Au Proche Orient, des guerres ont déjà été déclenchées pour moins que cela et aujourd’hui les provocations contre Israël se suivent les unes après les autres.

La noblesse de la mission de lever le blocus de la bande de Gaza ne fait aucun doute. Mais les défenseurs des droits de l’Homme, principalement appartenant aux institutions politiques américaines et européennes, se rendent-ils bien compte que peu à peu ils se transforment en marionnettes dans les mains de l’opposition, principalement des organisations telles que le Hamas palestinien ou le Hezbollah libanais? Les deux organisations figurent dans la liste « noire » des États-Unis et de l’Europe. Il est possible que cela n’ait aucune importance pour les défenseurs des droits de l’Homme appartenant aux mouvements de gauche européens mais il y a encore les députés du parlement européen et les fonctionnaires.

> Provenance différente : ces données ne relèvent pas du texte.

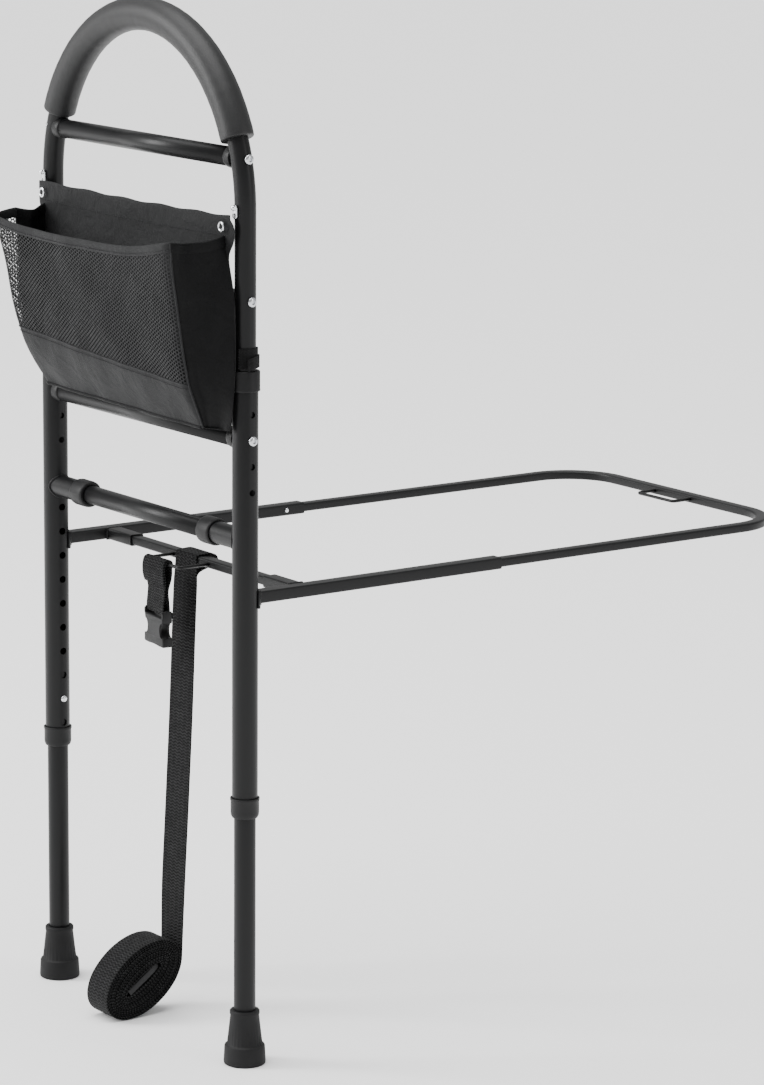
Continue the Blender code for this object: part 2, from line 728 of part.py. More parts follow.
def female_buckle():
    """Socket half: strap bar at the top, side windows, open mouth at the bottom."""
    half, deep = BUCKLE_WIDTH / 2, BUCKLE_DEPTH / 2
    top, bottom = BUCKLE_TOP - BED_Z, BUCKLE_TOP - BUCKLE_HEIGHT - BED_Z
    turn = Matrix.Rotation(math.radians(BUCKLE_TWIST), 4, "Z")
    mesh = boxes("female_buckle", [((-half, -deep, bottom), (half, deep, top))])
    mesh.transform(turn)
    piece = add_piece("female_buckle", mesh, "plastic", (BUCKLE_X, RING_FRONT, BED_Z))
    bevel = piece.modifiers.new("edges", "BEVEL")
    bevel.width = 0.0012
    bevel.segments = 1
    wide, bar_under = WEBBING_WIDTH / 2 + 0.0009, top - STRAP_BAR_HEIGHT
    bar = STRAP_BAR_DEPTH / 2
    mouth_low = (-half + 0.002, -deep + 0.0018, bottom - 0.01)
    mouth_high = (half - 0.002, deep - 0.0018, top - 0.0115)
    cuts = {
        "mouth": [(mouth_low, mouth_high)],
        "windows": [
            ((-half - 0.01, -deep + 0.0030, bottom + 0.010), (-half + 0.006, deep + 0.01, top - 0.014)),
            ((half - 0.006, -deep + 0.0030, bottom + 0.010), (half + 0.01, deep + 0.01, top - 0.014)),
        ],
        "strap_slot": [((-wide, -0.02, bar_under - 0.0064), (wide, 0.02, bar_under))],
        "bar_front": [((-wide, -0.02, bar_under - GAP), (wide, -bar, top + 0.01))],
        "bar_back": [((-wide, bar, bar_under - GAP), (wide, 0.02, top + 0.01))],
    }
    for name, blocks in cuts.items():
        tool = boxes(f"buckle_{name}", blocks)
        tool.transform(Matrix.Translation((BUCKLE_X, RING_FRONT, BED_Z)) @ turn)
        cut(piece, add_cutter(f"buckle_{name}", tool))


# Pouch --------------------------------------------------------------------------------------------


def pouch():
    """Open-topped fabric pouch: a tapering bag in front of a flat back panel with a raised hem."""
    levels = []
    for z, front, half in POUCH_SECTIONS:
        chamfer = min(0.010, (POUCH_BACK - front) * 0.4)
        levels.append(
            [
                (-half, POUCH_BACK, z),
                (-half, front + chamfer, z),
                (-half + chamfer, front, z),
                (half - chamfer, front, z),
                (half, front + chamfer, z),
                (half, POUCH_BACK, z),
            ]
        )
    points = [point for level in levels for point in level]
    points += [(-HEM_HALF_WIDTH, POUCH_BACK, HEM_TOP), (HEM_HALF_WIDTH, POUCH_BACK, HEM_TOP)]
    ring = len(levels[0])
    faces = [tuple(range(ring))]
    for level in range(len(levels) - 1):
        low, high = level * ring, (level + 1) * ring
        for i in range(ring):
            after = (i + 1) % ring
            faces.append((low + after, low + i, high + i, high + after))
    last = (len(levels) - 1) * ring
    faces.append((last, len(points) - 2, len(points) - 1, last + ring - 1))
    mesh = bpy.data.meshes.new("pouch")
    mesh.from_pydata(points, [], faces)
    bm = bmesh.new()
    bm.from_mesh(mesh)
    bmesh.ops.recalc_face_normals(bm, faces=bm.faces)
    bm.to_mesh(mesh)
    bm.free()
    thicken(add_piece("pouch", mesh, "nylon"), POUCH_WALL)


def pouch_fittings(side_name, side):
    """Eyelet on the hem, the chrome hanger on the handle tube, and the tie round the tube."""
    eyelet = [
        (0.0026, 0.0),
        (0.0026, 0.0006),
        (0.0030, 0.0011),
        (0.0048, 0.0011),
        (0.0052, 0.0006),
        (0.0052, 0.0),
    ]
    front = POUCH_BACK - POUCH_WALL - GAP
    place = (side * (HEM_HALF_WIDTH - 0.010), front, HEM_TOP - 0.0115)
    turned(f"{side_name}_eyelet", "chrome", eyelet, place, (90, 0, 0), steps=12)
    stem = TUBE_RADIUS + GAP
    plate = [
        (0.0, 0.0060),
        (0.0020, 0.0060),
        (0.0036, 0.0052),
        (0.0036, 0.0030),
        (0.0022, 0.0022),
        (0.0022, 0.0),
        (0.0, 0.0),
    ]
    location = (side * HALF_WIDTH, -stem, HANGER_Z + 0.004)
    turned(f"{side_name}_hanger", "chrome", plate, location, (90, 0, 0), closed=False, steps=10)
    ring = TUBE_RADIUS + 2 * GAP + 0.0008
    path = arc((0, 0), ring, -50, 230, 14) + [(-0.0070, POUCH_BACK + 0.0015), (0.0070, POUCH_BACK + 0.0015)]
    ribbon(
        f"{side_name}_pouch_tie",
        "webbing",
        [(x, y, 0) for x, y in path],
        TIE_WIDTH,
        0.0014,
        across=(0, 0, 1),
        closed=True,
        location=(side * HALF_WIDTH, 0, TIE_BOTTOM + TIE_WIDTH / 2),
    )


# Assembly -----------------------------------------------------------------------------------------

clear_scene()
parts = new_collection("bed_assist_rail")
cutters = new_collection("cutters")
floor_frame = bpy.data.objects.new("floor_frame", None)
parts.objects.link(floor_frame)
floor_frame.location = (0.0, -CROSS_Y, -(BED_Z - LOOP_HEIGHT / 2))

handle_space = add_cutter("handle_space", swept("handle_space", handle_path(0.58), TUBE_RADIUS + GAP))
upright_bars = []
for side in SIDES.values():
    x = side * HALF_WIDTH
    upright_bars.append(((x, 0, 0.25), (x, 0, 0.70), UPRIGHT_RADIUS + GAP))
upright_space = add_cutter("upright_space", cylinders("upright_space", upright_bars, 32))

for side_name, side in SIDES.items():
    x = side * HALF_WIDTH
    upright(side_name, side)
    lower_collar(side_name, side)
    upper_collar(side_name, side)
    lower_leg(side_name, side)
    rubber_tip(side_name, side)
    snap_button(f"{side_name}_leg_button", x, (0, LEG_HOLE_BASE), 0.0147, 0.0033, 0.0066, side)
    snap_spring(f"{side_name}_leg_spring", side, x, LEG_HOLE_BASE)
    pouch_fittings(side_name, side)

handle_tube()
foam_grip()
handle_bars(handle_space, upright_space)
spreader(upright_space)
bed_frame(
    section("rail_section", RAIL_WIDTH, RAIL_HEIGHT, SECTION_CORNER),
    section("loop_section", LOOP_WIDTH, LOOP_HEIGHT, SECTION_CORNER),
)
wire_ring("strap_ring", RING_LEFT, RING_RIGHT, CROSS_Y - LOOP_WIDTH / 2 - GAP, RING_FRONT)
wire_ring(
    "end_ring",
    END_RING_MIDDLE - 0.030,
    END_RING_MIDDLE + 0.030,
    LOOP_END - LOOP_WIDTH / 2 - GAP,
    LOOP_END - 0.031,
)
hanging_strap()
strap_roll()
male_buckle()
short_strap()
female_buckle()
pouch()
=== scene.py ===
import math

import bmesh
import bpy
import numpy as np
from mathutils import Matrix, Vector


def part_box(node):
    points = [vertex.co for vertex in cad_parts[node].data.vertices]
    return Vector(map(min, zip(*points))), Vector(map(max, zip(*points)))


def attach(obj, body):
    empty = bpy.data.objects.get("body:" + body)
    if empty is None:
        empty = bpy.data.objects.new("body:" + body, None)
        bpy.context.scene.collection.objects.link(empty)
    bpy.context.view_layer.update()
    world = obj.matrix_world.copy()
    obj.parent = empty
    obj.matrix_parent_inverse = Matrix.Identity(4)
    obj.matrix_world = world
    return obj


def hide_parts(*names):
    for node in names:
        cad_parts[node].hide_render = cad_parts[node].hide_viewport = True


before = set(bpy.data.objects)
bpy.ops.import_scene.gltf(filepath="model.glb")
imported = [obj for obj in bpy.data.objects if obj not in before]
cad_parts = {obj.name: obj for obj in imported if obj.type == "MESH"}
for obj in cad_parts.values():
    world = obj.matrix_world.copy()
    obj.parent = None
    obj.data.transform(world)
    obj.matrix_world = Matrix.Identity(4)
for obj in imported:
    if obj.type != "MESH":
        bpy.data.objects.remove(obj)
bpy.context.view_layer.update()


# Floor, light and camera --------------------------------------------------------------------------
# The rail stands by itself on a pale studio floor. A tall soft light at its front left draws the
# highlights on the tubes, and a broad overhead light keeps the floor even.

FLOOR_SIZE = 60.0
FLOOR_COLOUR = (0.93, 0.93, 0.93, 1.0)
CAMERA_PLACE = (3.5052, -2.3069, 0.8784)
CAMERA_HEADING = 0.9453
CAMERA_DIP = 0.2011
CAMERA_ROLL = 0.0075
CAMERA_LENS = 140.48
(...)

En outre, tous ceux qui partent en mission humanitaire dans la bande de Gaza comprennent-ils qu’Israël n’est pas le seul responsable du blocus, et que la raison est plutôt due à la division intra-palestinienne et l’absence quasi totale de contact entre les factions palestinienne Fatah et Hamas. De plus, la bande de Gaza est aussi fermée non seulement par Israël, mais aussi du côté de l’Égypte, et le checkpoint entre la bande de Gaza et l’Égypte ne s’ouvre que périodiquement. Il a été ouvert suite à la tragédie du 31 mai, y compris par crainte d’être critiqué par le camp arabe. Mais pour combien de temps ? Les dirigeants du Fatah et du Hamas ont pris certaines mesures pour se rapprocher, mais depuis combien de temps le font-ils ? Et le conflit entre les Palestiniens ne fera-t-il pas de nouveau obstacle à tous les plans de la communauté internationale pour la prise de mesures, dont on parle aujourd’hui, afin d’arranger la situation dans le bande de Gaza ?

Personne ne libère Israël de la responsabilité de l’échec du processus de paix, et par conséquent de la responsabilité des problèmes survenus dans la bande de Gaza, et de la tragédie en mer. Mais il ne peut et ne doit pas être tenu pour seul responsable.